**THE PROBLEM**
Restate word for word the lines of the data below, from the first through the one that has "the rolled body".

.....

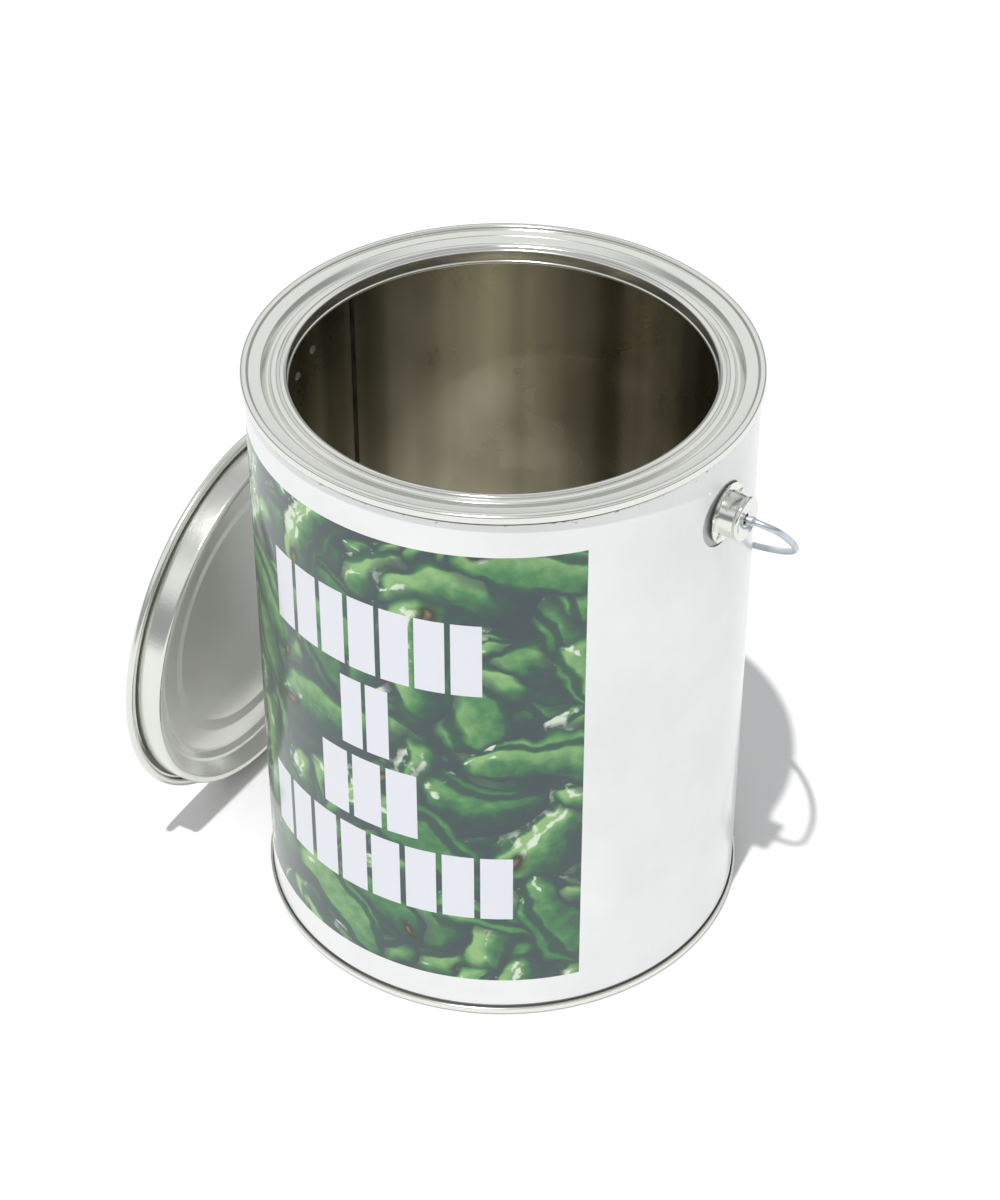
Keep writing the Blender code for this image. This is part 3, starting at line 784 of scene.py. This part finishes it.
class OBJECT_OT_can_wall(Operator):
    """Make the rolled body and its side weld"""

    bl_idname = "object.can_wall"
    bl_label = "Body"

    def execute(self, context):
        flange = SEAM_RADIUS - SHEET - 0.0004
        middle = BODY_RADIUS - SHEET / 2
        inset = SHEET + 0.0003 + SHEET / 2
        path = [
            (flange, RIM_Z - inset),
            (middle, RIM_Z - inset, 0.0004),
            (middle, BASE_Z + inset, 0.0004),
            (flange, BASE_Z + inset),
        ]
        wall = turned("rolled_wall", sheet_outline(path), material("wall tin"))
        # Outside, the sheet shows only in the label's windows, dulled by glue.
        wall.data.materials.append(material("glued tin"))
        for face in wall.data.polygons:
            if face.center.xy.dot(face.normal.xy) > 0:
                face.material_index = 1
        settle(wall, "can", "body_tinplate", "can_body")

        # The lap's inner edge: 2 mm wide and 0.2 mm proud, with its sides eased.
        inside = BODY_RADIUS - SHEET
        low, high = BASE_Z + 0.010, RIM_Z - 0.0072
        section = [(0.0, -0.0010), (0.00016, -0.0008), (0.0002, 0.0), (0.00016, 0.0008), (0.0, 0.0010)]
        points = [(inside + 0.00015, -0.0010)] + [(inside - h, w) for h, w in section]
        points.append((inside + 0.00015, 0.0010))
        bm = bmesh.new()
        rings = [[bm.verts.new((r, w, z)) for r, w in points] for z in (low, high)]
        count = len(points)
        for i in range(count):
            j = (i + 1) % count
            bm.faces.new((rings[0][i], rings[0][j], rings[1][j], rings[1][i]))
        bm.faces.new(rings[0][::-1])
        bm.faces.new(rings[1])
        weld = link_object("side_weld", bm)
        weld.data.materials.append(material("weld"))
        finish_mesh(weld, Matrix.Rotation(WELD_ANGLE, 4, "Z"))
        settle(weld, "can", "body_tinplate")
        return {"FINISHED"}


class OBJECT_OT_can_label(Operator):
    """Make the printed label, with its windows for the ears"""

    bl_idname = "object.can_label"
    bl_label = "Label"

    def execute(self, context):
        rows = 32
        heights = [LABEL_LOW + (LABEL_HIGH - LABEL_LOW) * i / rows for i in range(rows + 1)]
        outline = [(LABEL_RADIUS, z) for z in heights]
        outline += [(LABEL_RADIUS - LABEL_SHEET, z) for z in heights[::-1]]
        label = turned("wrap_label", outline, material("label"), steps=256)
        bm = bmesh.new()
        # The windows are cut wide towards the front, and show a crescent of the wall there.
        radius = EAR_FLANGE_RADIUS + 0.0012
        middle = Matrix.Translation((0, -0.0022, PIVOT_Z + 0.0007))
        bmesh.ops.create_cone(
            bm, cap_ends=True, segments=96, radius1=radius, radius2=radius, depth=0.3,
            matrix=middle @ Matrix.Rotation(math.pi / 2, 4, "Y"),
        )
        cutter = link_object("ear_windows", bm)
        cut = label.modifiers.new("Windows", "BOOLEAN")
        cut.operation = "DIFFERENCE"
        cut.object = cutter
        label.data = evaluated_mesh(label)
        label.modifiers.clear()
        bpy.data.objects.remove(cutter, do_unlink=True)
        finish_mesh(label)
        settle(label, "can", "label_paper", "label")
        return {"FINISHED"}


@cache
def nib_tree():
    """Geometry nodes that set low round nibs on a circle, each squashed to a dome."""
    tree, given = new_group(
        "Weld nibs", "GeometryNodeTree",
        {"Geometry": "Geometry", "Count": "Int", "Circle radius": "Float", "Nib radius": "Float",
         "Height share": "Float", "Material": "Material"},
        {"Geometry": "Geometry"},
    )
    circle = add(
        tree, "GeometryNodeCurvePrimitiveCircle",
        {"Resolution": given["Count"], "Radius": given["Circle radius"]}, mode="RADIUS",
    )
    points = add(tree, "GeometryNodeCurveToPoints", {"Curve": circle}, mode="EVALUATED")
    ball = add(
        tree, "GeometryNodeMeshUVSphere", {"Segments": 20, "Rings": 12, "Radius": given["Nib radius"]}
    )
    squash = add(tree, "CombineXYZ", {"X": 1.0, "Y": 1.0, "Z": given["Height share"]})
    spread = add(
        tree, "GeometryNodeInstanceOnPoints", {"Points": points, "Instance": ball, "Scale": squash}
    )
    real = add(tree, "GeometryNodeRealizeInstances", {"Geometry": spread})
    painted = add(tree, "GeometryNodeSetMaterial", {"Geometry": real, "Material": given["Material"]})
    add(tree, "NodeGroupOutput", {"Geometry": painted})
    return tree


def welds(name, height_share, finish):
    """Five spot welds round a circle, flat on z = 0."""
    obj = link_object(name, bpy.data.meshes.new(name))
    obj.data = run_tree(obj, nib_tree(), {
        "Count": 5, "Circle radius": sizes().nib_circle, "Nib radius": sizes().nib_radius,
        "Height share": height_share, "Material": finish,
    })
    return obj


class OBJECT_OT_can_ears(Operator):
    """Make the two pressed ears, their spot welds and the dimples that these leave inside the can"""

    bl_idname = "object.can_ears"
    bl_label = "Ears"

    def execute(self, context):
        thick = 0.0004
        half = thick / 2
        face = EAR_FACE - EAR_BACK - half
        path = [
            (EAR_FLANGE_RADIUS, half),
            (0.00735, half, 0.0005),
            (0.00715, 0.0030, 0.004),
            (0.00690, face - 0.0016, 0.0012),
            (0.00725, face - 0.0003, 0.0004),
            (0.00670, face, 0.0004),
            (0.00560, face - 0.00015, 0.0008),
            (0.00250, face - 0.00015, 0.0005),
            (0.00200, face - 0.0007),
        ]
        outline = sheet_outline(path, thick)
        for side, word in ((1, "right"), (-1, "left")):
            outward = Matrix.Rotation(side * math.pi / 2, 4, "Y")
            place = Matrix.Translation((side * EAR_BACK, 0, PIVOT_Z)) @ outward
            ear = turned(f"pressed_ear_{word}", outline, material("ear tin"), place, 96)
            settle(ear, "can", "ear_steel", f"ear_{word}")
            # One nib of the five stands at the top.
            first = Matrix.Rotation(math.radians(18 + 18 * side), 4, "Z")
            nibs = welds(f"ear_welds_{word}", 0.42, material("ear tin"))
            finish_mesh(nibs, place @ Matrix.Translation((0, 0, thick)) @ first)
            settle(nibs, "can", "ear_steel")

            # Each weld also shows inside the can, as a low dimple on its round wall.
            inside = BODY_RADIUS - SHEET
            dimples = welds(f"wall_dimples_{word}", 0.16, material("glued tin"))
            dimples.data.transform(first)
            for vertex in dimples.data.vertices:
                vertex.co.z += inside - math.sqrt(inside**2 - vertex.co.y**2)
            inward = Matrix.Rotation(-side * math.pi / 2, 4, "Y")
            finish_mesh(dimples, Matrix.Translation((side * inside, 0, PIVOT_Z)) @ inward)
            settle(dimples, "can", "body_tinplate")
        return {"FINISHED"}


class OBJECT_OT_can_bail(Operator):
    """Make the wire bail"""

    bl_idname = "object.can_bail"
    bl_label = "Bail"

    def execute(self, context):
        stub = EAR_FACE - 0.0005 - 0.0012 - HEAD_DEPTH / 2
        bend = 0.0070
        width = math.sqrt(1 - (bend / BAIL_DEPTH) ** 2) * BAIL_HALF_WIDTH
        corner = arc((width - bend, -bend), bend, 90, 0, 12)
        start = math.asin(bend / BAIL_DEPTH)
        spans = 96
        turns = [start + (math.pi - 2 * start) * i / spans for i in range(1, spans)]
        loop = [(BAIL_HALF_WIDTH * math.cos(a), -BAIL_DEPTH * math.sin(a)) for a in turns]
        straight = [(stub + (corner[0][0] - stub) * i / 14, 0.0) for i in range(14)]
        half = straight + corner
        path = half + loop + [(-x, z) for x, z in half[::-1]]
        curve = bpy.data.curves.new("wire", "CURVE")
        curve.dimensions = "3D"
        curve.bevel_depth = WIRE_RADIUS
        curve.bevel_resolution = 6
        curve.use_fill_caps = True
        spline = curve.splines.new("POLY")
        spline.points.add(len(path) - 1)
        for point, (x, z) in zip(spline.points, path):
            point.co = (x, 0.0, z, 1.0)
        wire = link_object("wire", curve)
        mesh = evaluated_mesh(wire)
        bpy.data.objects.remove(wire, do_unlink=True)
        # Pinched flat just outside each ear, so that the wire can't slide in.
        pinch = EAR_FACE + 0.0016
        for vertex in mesh.vertices:
            near = math.exp(-(((abs(vertex.co.x) - pinch) / 0.0009) ** 2))
            if vertex.co.z > -2 * WIRE_RADIUS:
                vertex.co.y *= 1 + 0.38 * near
                vertex.co.z *= 1 - 0.30 * near
        bm = bmesh.new()
        bm.from_mesh(mesh)
        # The upset head that holds each end in its ear.
        for side in (1, -1):
            inward = Matrix.Rotation(-side * math.pi / 2, 4, "Y")
            bmesh.ops.create_cone(
                bm, cap_ends=True, segments=32, radius1=0.0026, radius2=0.0022, depth=HEAD_DEPTH,
                matrix=Matrix.Translation((side * stub, 0, 0)) @ inward,
            )
        bail = link_object("wire_bail", bm)
        bail.data.materials.append(material("zinc"))
        place = Matrix.Translation((0, 0, PIVOT_Z)) @ Matrix.Rotation(BAIL_HANG, 4, "X")
        finish_mesh(bail, place, 40.0)
        settle(bail, "bail", "bail_wire", "bail")
        return {"FINISHED"}


class OBJECT_OT_can_lid(Operator):
    """Make the friction lid, stood on its edge"""

    bl_idname = "object.can_lid"
    bl_label = "Lid"

    def execute(self, context):
        curl_radius, depth = sizes().curl_radius, sizes().plug_depth
        curl = LID_RADIUS - SHEET / 2 - curl_radius
        plug = PLUG_RADIUS - SHEET / 2
        lip = plug - 0.0002
        slope = lip - 0.0026
        step = slope - 0.0042
        ring = step - 0.0045
        panel = ring - 0.0070
        path = arc((curl, 0.0), curl_radius, 150, -90, 20)
        path += [
            (curl - 0.0006, -curl_radius, 0.0003),
            (curl - 0.0012, -curl_radius + 0.0006, 0.0003),
            (plug + 0.0009, -curl_radius + 0.0005, 0.0004),
            (plug + 0.0001, -curl_radius + 0.0014, 0.0006),
            (lip, depth, 0.0012),
            (slope, depth, 0.0011),
            (step + 0.0006, 0.0062, 0.0005),
            (step, 0.0056, 0.0004),
            (step - 0.0014, 0.0056, 0.0004),
            (ring + 0.0012, 0.0043, 0.0009),
            (ring, 0.0041, 0.0009),
            (panel, 0.0040, 0.0022),
            (panel - 0.0040, 0.0034, 0.0022),
            (0.0, 0.0034),
        ]
        curl_outside = curl_radius + SHEET / 2
        rise = LID_RADIUS - curl_outside + curl_outside / math.cos(LID_LEAN)
        place = (
            Matrix.Translation(LID_FOOT)
            @ Matrix.Rotation(LID_TURN, 4, "Z")
            @ Matrix.Rotation(LID_LEAN, 4, "Y")
            @ Matrix.Translation((0, 0, rise))
            @ Matrix.Rotation(math.pi / 2, 4, "Y")
        )
        lid = turned("friction_lid", sheet_outline(path), material("lid tin"), place)
        settle(lid, "lid", "end_tinplate", "lid")
        return {"FINISHED"}


class OBJECT_OT_can_seam_compound(Operator):
    """Give the hidden seam compound its finish"""

    bl_idname = "object.can_seam_compound"
    bl_label = "Seam compound"

    def execute(self, context):
        for name in ("top_seam_compound", "bottom_seam_compound"):
            node = frame["nodes"][name]
            node.data.materials.clear()
            node.data.materials.append(material("compound"))
        return {"FINISHED"}


class OBJECT_OT_can_stage(Operator):
    """Make the pale floor, the studio light and the camera"""

    bl_idname = "object.can_stage"
    bl_label = "Stage"

    def execute(self, context):
        bm = bmesh.new()
        bmesh.ops.create_grid(bm, x_segments=1, y_segments=1, size=6.0)
        floor = link_object("floor", bm)
        floor.location.z = BASE_Z
        paper, tree = new_material("White sweep")
        finish_material(
            tree, {"Base Color": linear("#E7E7E7"), "Roughness": 0.9, "Specular IOR Level": 0.1}
        )
        floor.data.materials.append(paper)

        # A white tent: bright overhead and dimmer towards the floor, with darker gaps in its walls.
        world = bpy.data.worlds.new("Studio")
        world.use_nodes = True
        tree = world.node_tree
        tree.nodes.clear()
        way = add(tree, "TexCoord").outputs["Generated"]
        parts = add(tree, "SeparateXYZ", {"Vector": way})
        level = add(
            tree, "ValToRGB", {"Fac": parts.outputs["Z"]},
            stops=[
                (0.0, (0.52, 0.53, 0.54, 1)), (0.12, (0.27, 0.28, 0.29, 1)), (0.36, (0.27, 0.28, 0.29, 1)),
                (0.54, (0.88, 0.89, 0.90, 1)), (0.72, (0.90, 0.90, 0.90, 1)), (0.86, (0.44, 0.44, 0.45, 1)),
            ],
        )
        back = add(tree, "Background", {"Color": level, "Strength": 1.0})
        add(tree, "OutputWorld", {"Surface": back})
        context.scene.world = world

        lamp = bpy.data.lights.new("key", "SUN")
        lamp.energy = 2.5
        lamp.angle = math.radians(1.1)
        key = link_object("key", lamp)
        key.rotation_euler = SUN_TRAVEL.to_track_quat("-Z", "Y").to_euler()

        camera = bpy.data.cameras.new("camera")
        camera.sensor_width = 36.0
        camera.lens = CAMERA_LENS
        camera.clip_end = 20.0
        eye = link_object("camera", camera)
        eye.location = (
            CAMERA_DISTANCE * math.sin(CAMERA_AZIMUTH),
            -CAMERA_DISTANCE * math.cos(CAMERA_AZIMUTH),
            CAMERA_HEIGHT + BASE_Z,
        )
        eye.rotation_euler = (math.pi / 2 - CAMERA_TILT, 0.0, CAMERA_AZIMUTH + math.radians(0.075))
        context.scene.camera = eye
        context.scene.view_settings.view_transform = "Standard"
        return {"FINISHED"}


class VIEW3D_PT_paint_can(Panel):
    """Lists the can's pieces and its sizes"""

    bl_idname = "VIEW3D_PT_paint_can"
    bl_label = "Paint can"
    bl_space_type = "VIEW_3D"
    bl_region_type = "UI"
    bl_category = "Paint can"

    def draw(self, context):
        for group in (context.scene.can_sizes, context.scene.can_colours):
            for name in group.bl_rna.properties.keys():
                if name not in ("rna_type", "name"):
                    self.layout.prop(group, name)
        for operator in OPERATORS:
            self.layout.operator(operator.bl_idname)


OPERATORS = (
    OBJECT_OT_can_stage,
    OBJECT_OT_can_ends,
    OBJECT_OT_can_wall,
    OBJECT_OT_can_label,
    OBJECT_OT_can_ears,
    OBJECT_OT_can_bail,
    OBJECT_OT_can_lid,
    OBJECT_OT_can_seam_compound,
)
CLASSES = (CanSizes, CanColours, *OPERATORS, VIEW3D_PT_paint_can)


def register():
    for cls in CLASSES:
        bpy.utils.register_class(cls)
    bpy.types.Scene.can_sizes = PointerProperty(type=CanSizes)
    bpy.types.Scene.can_colours = PointerProperty(type=CanColours)


def unregister():
    del bpy.types.Scene.can_sizes
    del bpy.types.Scene.can_colours
    for cls in reversed(CLASSES):
        bpy.utils.unregister_class(cls)


def main():
    register()
    for operator in OPERATORS:
        group, name = operator.bl_idname.split(".")
        getattr(getattr(bpy.ops, group), name)()


if __name__ == "__main__":
    main()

.....

**WRITTEN RESPONSE**
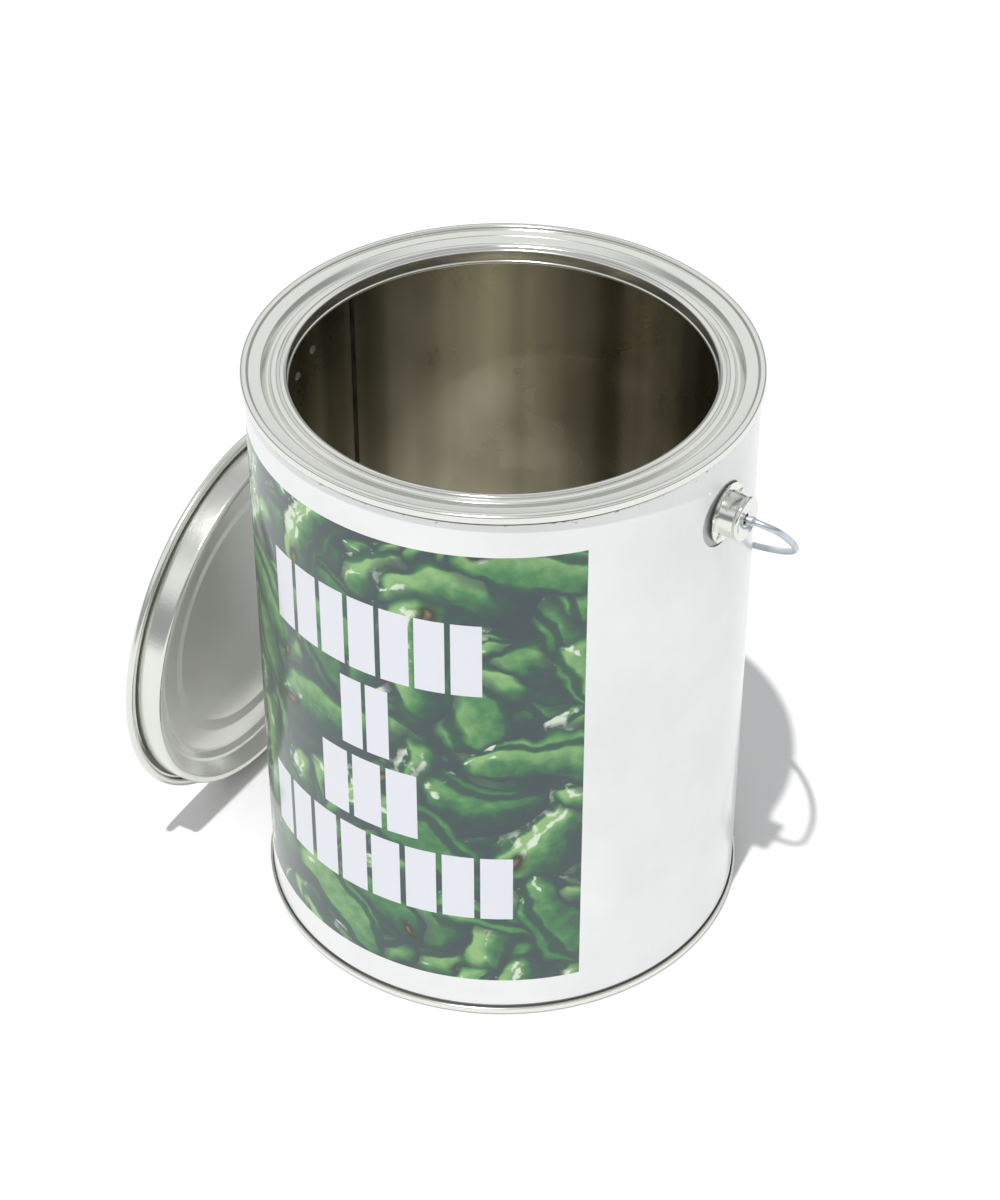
Keep writing the Blender code for this image. This is part 3, starting at line 784 of scene.py. This part finishes it.
class OBJECT_OT_can_wall(Operator):
    """Make the rolled body and its side weld"""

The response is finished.